What is time doing with me here?
Firstly, Sooti-chan—my sometimes furry overlord, and longtime feline guardian is the main reason I am still here. I promised I wouldn’t abandon him. The Australian Government is exceedingly precise on how he may enter, and the hurdles we’ve had to jump through mean six months is the minimum time you must wait.
Secondly — the time it has taken to ‘leave’ has helped me recalibrate to a deeper level of trust that everything unfolds in right timing. Through periods of massive discomfort and occasional despair, I’ve been shown that I can be resourced and sustained financially along the way without the pushing, forcing and effecting of my past.
Throughout the past eighteen months, the invitation has always been to choose between a return to the corporate world—where the promise of my old salary comes with a dysregulated nervous system, and a lack of space/time to appreciate the parts of my life that have become more meaningful—or to live more simply, with a new lens of discernment and a greater sense of agency and choice than I expected. That recalibration and attunement to trust has been hard-earned for a strategic-thinking left brainer like me.

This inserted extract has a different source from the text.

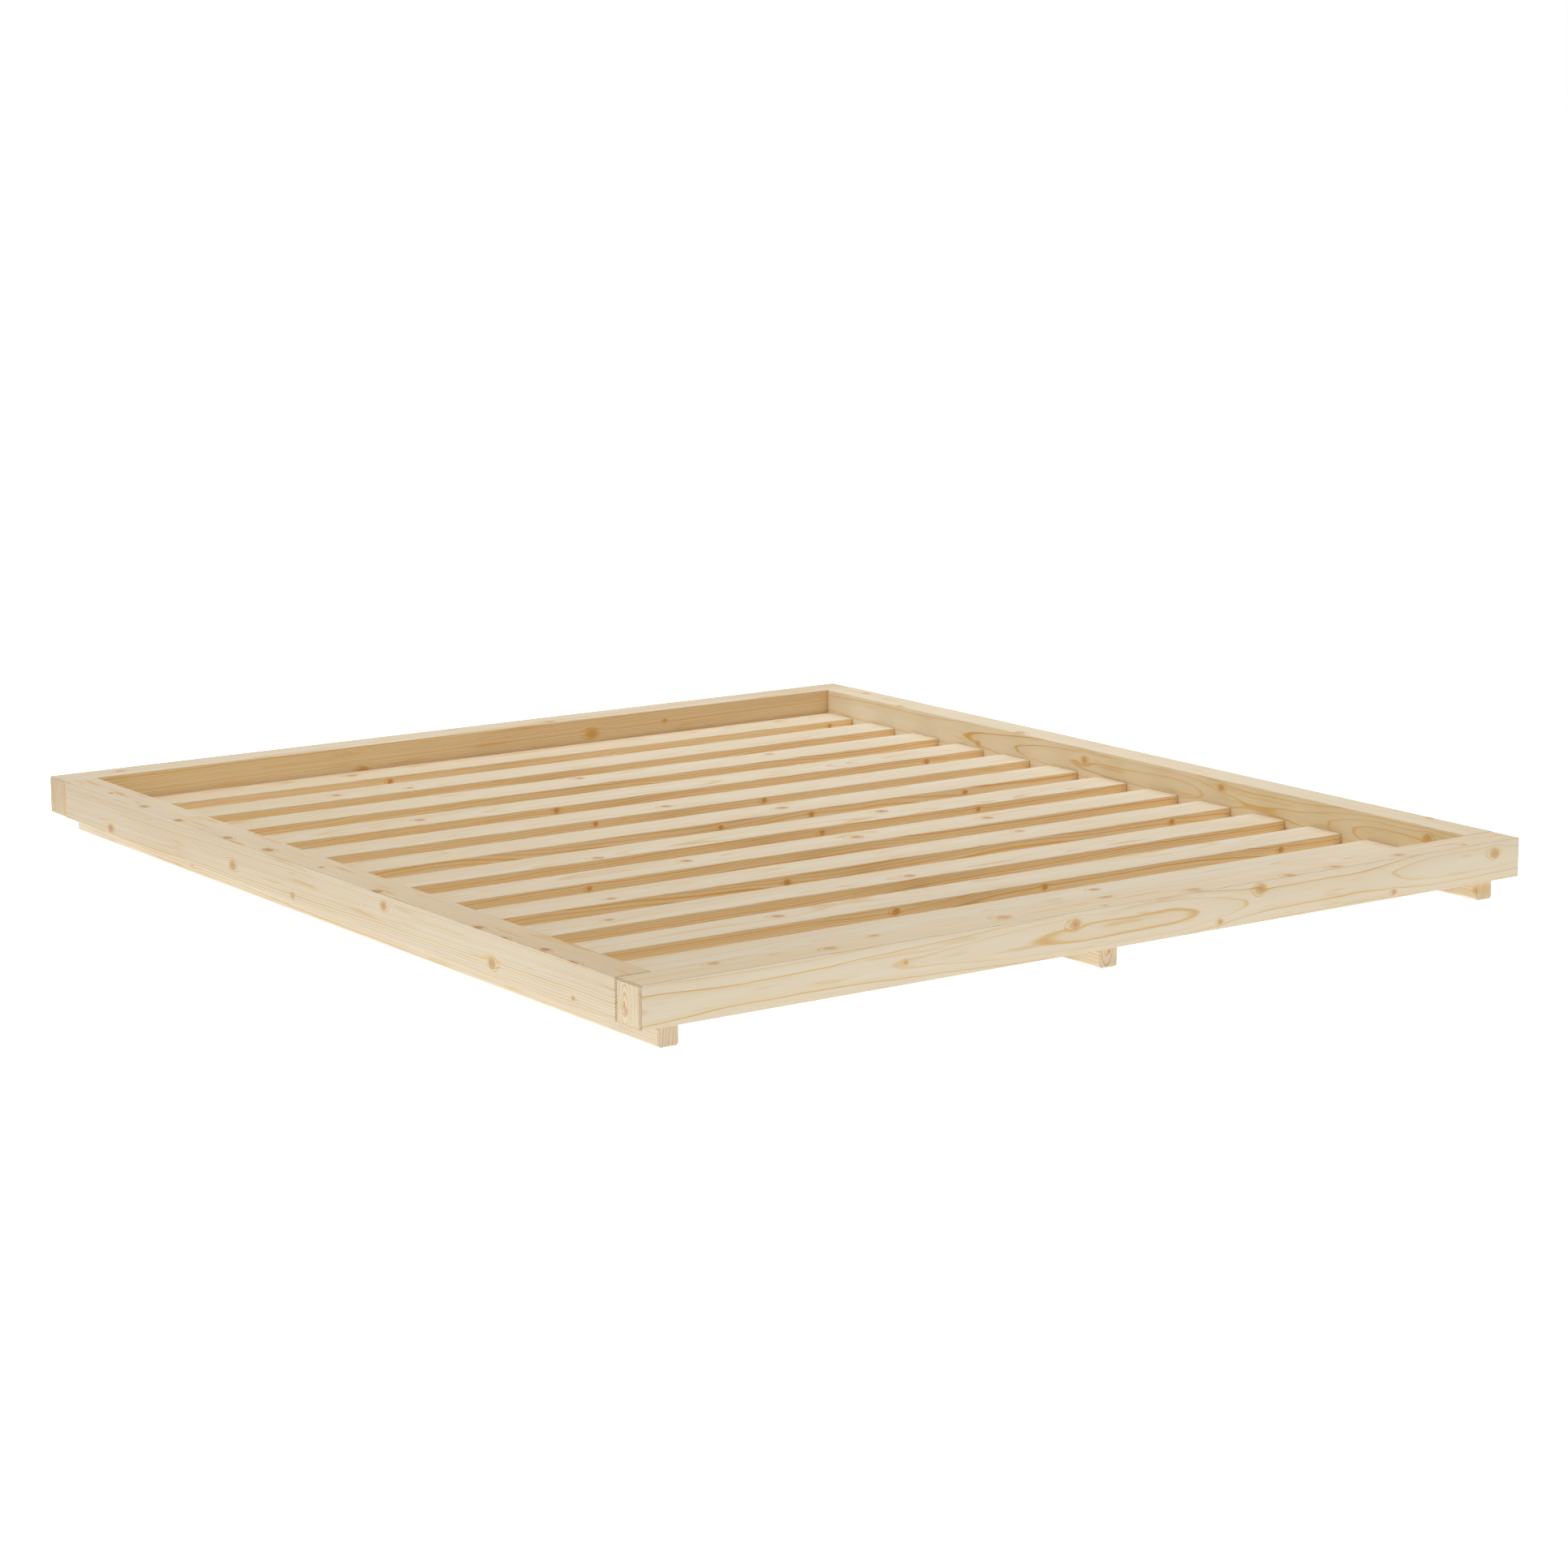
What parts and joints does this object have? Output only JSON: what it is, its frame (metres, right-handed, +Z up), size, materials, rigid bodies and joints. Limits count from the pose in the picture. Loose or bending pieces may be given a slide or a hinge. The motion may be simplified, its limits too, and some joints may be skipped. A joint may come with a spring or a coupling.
{
  "type": "bed frame",
  "caption": "Low double bed frame of solid softwood: square-section rails on long floor runners, with flat cross slats set down inside to carry a mattress.",
  "frame": {"origin": "centre of the footprint, on the floor that the runners stand on", "axes": "+X to the right along the slats, +Y from the front rail to the back rail along the runners, +Z up"},
  "size_m": [1.96, 2.15, 0.114],
  "materials": {
    "pine_rails": "planed softwood, matt clear finish",
    "pine_runners": "planed softwood, matt clear finish",
    "pine_slats": "planed softwood, bare",
    "beech_dowels": "turned hardwood, bare",
    "zinc_steel": "bright zinc plate"
  },
  "bodies": {
    "root": {"front_rail": "pine_rails", "back_rail": "pine_rails", "left_rail": "pine_rails", "right_rail": "pine_rails", "left_runner": "pine_runners", "middle_runner": "pine_runners", "right_runner": "pine_runners", "slat_01": "pine_slats", "slat_02": "pine_slats", "slat_03": "pine_slats", "slat_04": "pine_slats", "slat_05": "pine_slats", "slat_06": "pine_slats", "slat_07": "pine_slats", "slat_08": "pine_slats", "slat_09": "pine_slats", "slat_10": "pine_slats", "slat_11": "pine_slats", "slat_12": "pine_slats", "slat_13": "pine_slats", "corner_dowels": "beech_dowels", "hanger_bolts": "zinc_steel", "half_moon_washers": "zinc_steel", "hanger_nuts": "zinc_steel", "runner_end_screws": "zinc_steel", "side_rail_screws": "zinc_steel", "slat_screws_left": "zinc_steel", "slat_screws_middle": "zinc_steel", "slat_screws_right": "zinc_steel"}
  },
  "joints": []
}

It could have been thirty-one days. Instead, it is forty-four.
This isn’t because of the contract that dissolved or because I will have stayed too long. For the first time, I’m staying until I’m truly ready to go. (And there may just be another work contract between now and then, with another loop to close 😋).
What becomes possible when we don’t rush the in-between?
When we don’t push through the cocoon, but allow ourselves to be rewritten within it?
Ahead of me lie four months of movement without striving, a journey with no questions to answer, no side job to ‘manage’, and importantly, no-one to ‘be’.
Last year was the sabbatical. This year is the space to remember so many things I’d forgotten.
Perhaps the true arrival doesn’t happen at the destination, but somewhere in the dissolving.
When the grasping quiets.
When the self we thought we had to become no longer needs to be constructed.
When we pause long enough to realise—we’re already here.